(Data extracted from a collection)

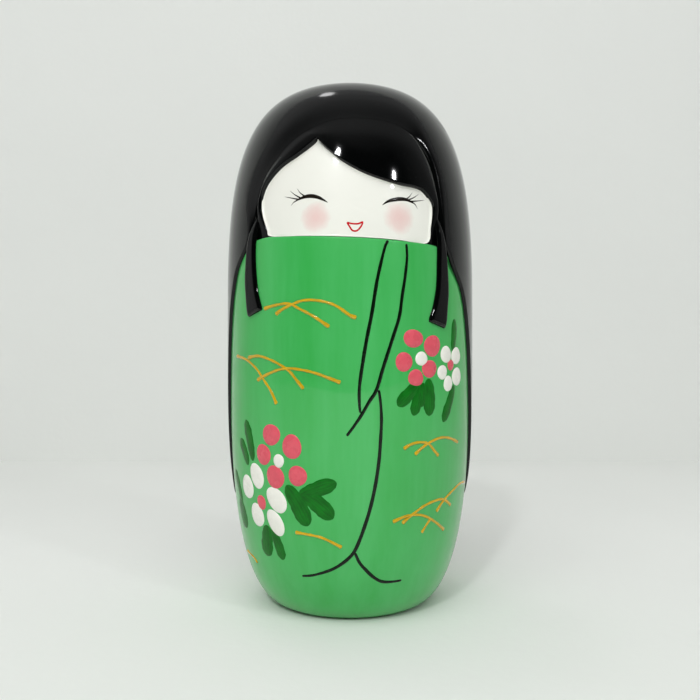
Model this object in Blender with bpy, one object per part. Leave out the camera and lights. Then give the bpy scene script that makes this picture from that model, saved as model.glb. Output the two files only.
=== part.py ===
"""Lacquered kokeshi doll: a turned wooden figure with a carved hood of long black hair.

The doll stands on Z, centred on the Z axis, and faces -Y. Its outside is one turned
shape. Hair, face and kimono lie at different depths under that shape, so a depth is
always measured inwards from it. What is carved from the front is drawn in azimuths,
measured from the middle of the front towards +X, and in rises above the collar.
"""
from math import hypot, pi, radians, sin

import bmesh
import bpy

# The turned outside shape
HEIGHT = 0.150  # floor to crown
RADIUS = 0.0362  # at the widest height
FOOT_RADIUS = 0.0201
HEAD_HEIGHT = 0.0473  # collar to crown
SHOULDER_DROP = 0.0217  # collar down to the widest height
DOME_POWER = 3.2  # how square the dome is
HIP_POWER = 3.35  # how long the sides stay straight above the foot
FOOT_POWER = 2.1  # how full the curve into the foot is

# Depths under the outside shape
KIMONO_DEPTH = 0.0008
HOOD_DEPTH = 0.0028  # the inner side of the hood, the face and the fringe
FACE_DEPTH = 0.0015
FRINGE_DEPTH = 0.0003
LOCK_THICKNESS = 0.0010  # of the locks that lie on the kimono
HEM_HEIGHT = 0.030  # floor to the lower edge of the long hair
GAP = 0.0003  # between pieces that touch

# Neck dowel, relief bore and base
DOWEL_RADIUS = 0.0065
DOWEL_LENGTH = 0.032
BORE_ROOF = 0.014  # wood between the relief bore and the dowel
FOOT_RING = 0.0038  # wood left around the felt
FELT_LAND = 0.0022  # felt glued to the body around the plug
PLUG_SEAT = 0.0028  # step that the plug rests on, around the relief bore
PLUG_THICKNESS = 0.006
FELT_THICKNESS = 0.0016
FELT_PROUD = 0.0004  # how far the felt stands below the wooden foot
EDGE = 0.0006  # bevel of turned edges

# Carved outlines: azimuth in degrees and rise from the collar, in hundredths of the head
# above it and of the long hair below it
OPENING = [
    (-90, -97.5), (-87, -89), (-84, -79), (-81, -69), (-78.5, -57), (-76, -44.5),
    (-73.2, -33.5), (-69.7, -24), (-65.6, -16), (-61.5, -9.8), (-56.8, -5.6), (-52, -1.8),
    (-49.2, 4.5), (-47.6, 13), (-46.3, 24), (-44, 34), (-38.5, 44.5), (-29.5, 56),
    (-18.5, 63.8), (-8, 67.4), (2, 68.3), (12, 68), (23, 66.3), (30, 62.8), (36, 57),
    (40.5, 48), (42.6, 39), (43.5, 28), (44, 17.5), (44.8, 5), (46.3, -2), (48.5, -5),
    (51.7, -9.2), (55.7, -13), (59.2, -16.7), (62.3, -21), (65.5, -27.5), (68.3, -35),
    (71, -44), (73.7, -56), (76.7, -68), (80, -79), (84.5, -89), (90, -97.5),
]
FACE = [
    (35, -2.8), (37.5, 6.3), (39.6, 16), (38.5, 22.6), (32.8, 28.8), (21.3, 30.4),
    (8.2, 34.5), (-2.3, 41), (-10.3, 49), (-15.5, 55.4), (-24, 47), (-33, 40.2),
    (-40.5, 31.7), (-43, 23.7), (-42.4, 16.3), (-38.1, 4.4), (-36, -2.8),
]
FRINGE = [
    (52, 31.7), (52, 53), (30, 73), (0, 76), (-22.5, 71), (-14.5, 53), (-8, 40),
    (10, 25.4), (36, 25.4),
]
LOCK_LEFT = [
    (-24.5, 71), (-45, 63.4), (-56, 31.7), (-56, 8.5), (-53, -1.4), (-53.6, -12.4),
    (-52.6, -22), (-50.4, -28), (-41.6, -25.6), (-44, -18.6), (-45.4, -8.3),
    (-45.6, 1.1), (-35, 1.1), (-36, 17), (-33, 31.7), (-16.5, 53),
]
LOCK_RIGHT = [
    (36, 23.3), (34, 12.7), (34, 1.1), (41.2, 1.1), (40.6, -11), (38.6, -22),
    (36.4, -29.7), (46, -32), (47.8, -22), (48.6, -12.4), (49, -1.1), (56, 8.5),
    (52, 29.6),
]
LAYER_TOP = 77  # rises that the carved layers are turned between
FRINGE_FOOT = 20
LOCK_TIP = -36

COLLAR = HEIGHT - HEAD_HEIGHT
WIDEST = COLLAR - SHOULDER_DROP
FELT_RADIUS = FOOT_RADIUS - FOOT_RING
PLUG_RADIUS = FELT_RADIUS - FELT_LAND
BORE_RADIUS = PLUG_RADIUS - PLUG_SEAT
TURN_STEPS = 48
DOME_STEPS = 9
SIDE_STEPS = 9
CARVE_FRONT = -1.4 * RADIUS
CARVE_BACK = 0.0011  # carved cuts end just behind the axis
LOOKS = {
    "green_lacquer": ((0.050, 0.400, 0.080), 0.15),
    "black_lacquer": ((0.004, 0.005, 0.005), 0.12),
    "white_lacquer": ((0.800, 0.790, 0.730), 0.20),
    "bare_wood": ((0.560, 0.380, 0.210), 0.60),
    "black_felt": ((0.020, 0.020, 0.022), 0.95),
}


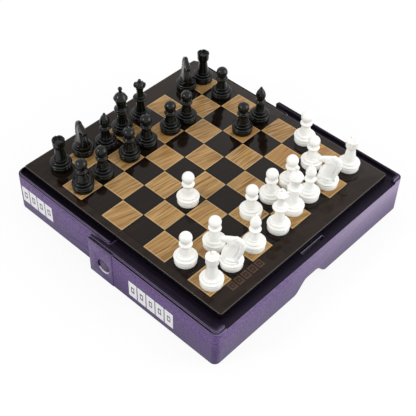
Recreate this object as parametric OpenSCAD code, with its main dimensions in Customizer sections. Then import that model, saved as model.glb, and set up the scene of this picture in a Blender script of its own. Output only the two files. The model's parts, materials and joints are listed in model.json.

Work required → Recopy the whole listing exactly.

Final result →
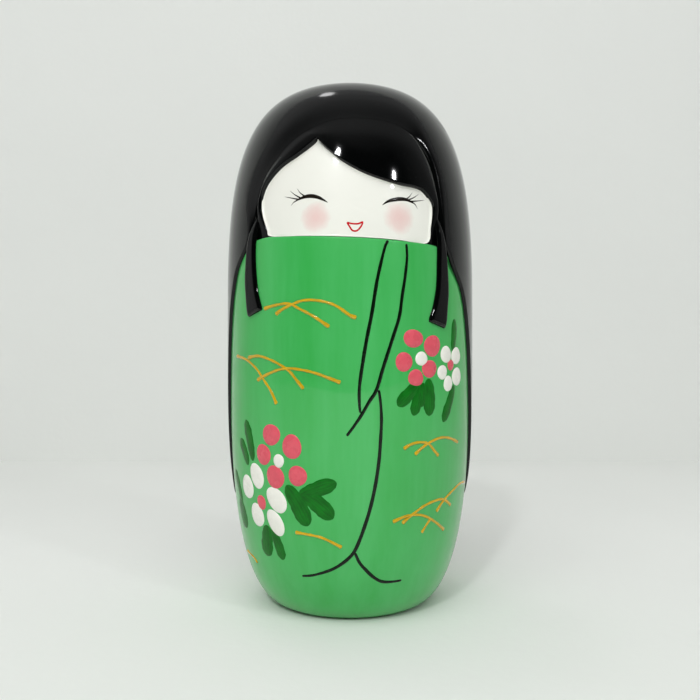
Model this object in Blender with bpy, one object per part. Leave out the camera and lights. Then give the bpy scene script that makes this picture from that model, saved as model.glb. Output the two files only.
=== part.py ===
"""Lacquered kokeshi doll: a turned wooden figure with a carved hood of long black hair.

The doll stands on Z, centred on the Z axis, and faces -Y. Its outside is one turned
shape. Hair, face and kimono lie at different depths under that shape, so a depth is
always measured inwards from it. What is carved from the front is drawn in azimuths,
measured from the middle of the front towards +X, and in rises above the collar.
"""
from math import hypot, pi, radians, sin

import bmesh
import bpy

# The turned outside shape
HEIGHT = 0.150  # floor to crown
RADIUS = 0.0362  # at the widest height
FOOT_RADIUS = 0.0201
HEAD_HEIGHT = 0.0473  # collar to crown
SHOULDER_DROP = 0.0217  # collar down to the widest height
DOME_POWER = 3.2  # how square the dome is
HIP_POWER = 3.35  # how long the sides stay straight above the foot
FOOT_POWER = 2.1  # how full the curve into the foot is

# Depths under the outside shape
KIMONO_DEPTH = 0.0008
HOOD_DEPTH = 0.0028  # the inner side of the hood, the face and the fringe
FACE_DEPTH = 0.0015
FRINGE_DEPTH = 0.0003
LOCK_THICKNESS = 0.0010  # of the locks that lie on the kimono
HEM_HEIGHT = 0.030  # floor to the lower edge of the long hair
GAP = 0.0003  # between pieces that touch

# Neck dowel, relief bore and base
DOWEL_RADIUS = 0.0065
DOWEL_LENGTH = 0.032
BORE_ROOF = 0.014  # wood between the relief bore and the dowel
FOOT_RING = 0.0038  # wood left around the felt
FELT_LAND = 0.0022  # felt glued to the body around the plug
PLUG_SEAT = 0.0028  # step that the plug rests on, around the relief bore
PLUG_THICKNESS = 0.006
FELT_THICKNESS = 0.0016
FELT_PROUD = 0.0004  # how far the felt stands below the wooden foot
EDGE = 0.0006  # bevel of turned edges

# Carved outlines: azimuth in degrees and rise from the collar, in hundredths of the head
# above it and of the long hair below it
OPENING = [
    (-90, -97.5), (-87, -89), (-84, -79), (-81, -69), (-78.5, -57), (-76, -44.5),
    (-73.2, -33.5), (-69.7, -24), (-65.6, -16), (-61.5, -9.8), (-56.8, -5.6), (-52, -1.8),
    (-49.2, 4.5), (-47.6, 13), (-46.3, 24), (-44, 34), (-38.5, 44.5), (-29.5, 56),
    (-18.5, 63.8), (-8, 67.4), (2, 68.3), (12, 68), (23, 66.3), (30, 62.8), (36, 57),
    (40.5, 48), (42.6, 39), (43.5, 28), (44, 17.5), (44.8, 5), (46.3, -2), (48.5, -5),
    (51.7, -9.2), (55.7, -13), (59.2, -16.7), (62.3, -21), (65.5, -27.5), (68.3, -35),
    (71, -44), (73.7, -56), (76.7, -68), (80, -79), (84.5, -89), (90, -97.5),
]
FACE = [
    (35, -2.8), (37.5, 6.3), (39.6, 16), (38.5, 22.6), (32.8, 28.8), (21.3, 30.4),
    (8.2, 34.5), (-2.3, 41), (-10.3, 49), (-15.5, 55.4), (-24, 47), (-33, 40.2),
    (-40.5, 31.7), (-43, 23.7), (-42.4, 16.3), (-38.1, 4.4), (-36, -2.8),
]
FRINGE = [
    (52, 31.7), (52, 53), (30, 73), (0, 76), (-22.5, 71), (-14.5, 53), (-8, 40),
    (10, 25.4), (36, 25.4),
]
LOCK_LEFT = [
    (-24.5, 71), (-45, 63.4), (-56, 31.7), (-56, 8.5), (-53, -1.4), (-53.6, -12.4),
    (-52.6, -22), (-50.4, -28), (-41.6, -25.6), (-44, -18.6), (-45.4, -8.3),
    (-45.6, 1.1), (-35, 1.1), (-36, 17), (-33, 31.7), (-16.5, 53),
]
LOCK_RIGHT = [
    (36, 23.3), (34, 12.7), (34, 1.1), (41.2, 1.1), (40.6, -11), (38.6, -22),
    (36.4, -29.7), (46, -32), (47.8, -22), (48.6, -12.4), (49, -1.1), (56, 8.5),
    (52, 29.6),
]
LAYER_TOP = 77  # rises that the carved layers are turned between
FRINGE_FOOT = 20
LOCK_TIP = -36

COLLAR = HEIGHT - HEAD_HEIGHT
WIDEST = COLLAR - SHOULDER_DROP
FELT_RADIUS = FOOT_RADIUS - FOOT_RING
PLUG_RADIUS = FELT_RADIUS - FELT_LAND
BORE_RADIUS = PLUG_RADIUS - PLUG_SEAT
TURN_STEPS = 48
DOME_STEPS = 9
SIDE_STEPS = 9
CARVE_FRONT = -1.4 * RADIUS
CARVE_BACK = 0.0011  # carved cuts end just behind the axis
LOOKS = {
    "green_lacquer": ((0.050, 0.400, 0.080), 0.15),
    "black_lacquer": ((0.004, 0.005, 0.005), 0.12),
    "white_lacquer": ((0.800, 0.790, 0.730), 0.20),
    "bare_wood": ((0.560, 0.380, 0.210), 0.60),
    "black_felt": ((0.020, 0.020, 0.022), 0.95),
}


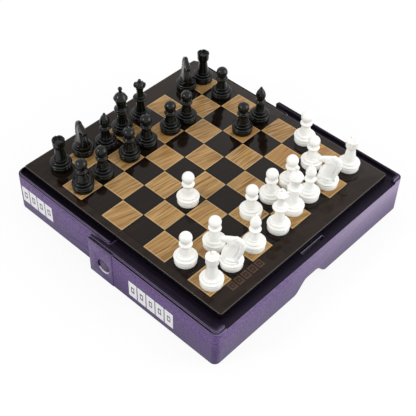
Recreate this object as parametric OpenSCAD code, with its main dimensions in Customizer sections. Then import that model, saved as model.glb, and set up the scene of this picture in a Blender script of its own. Output only the two files. The model's parts, materials and joints are listed in model.json.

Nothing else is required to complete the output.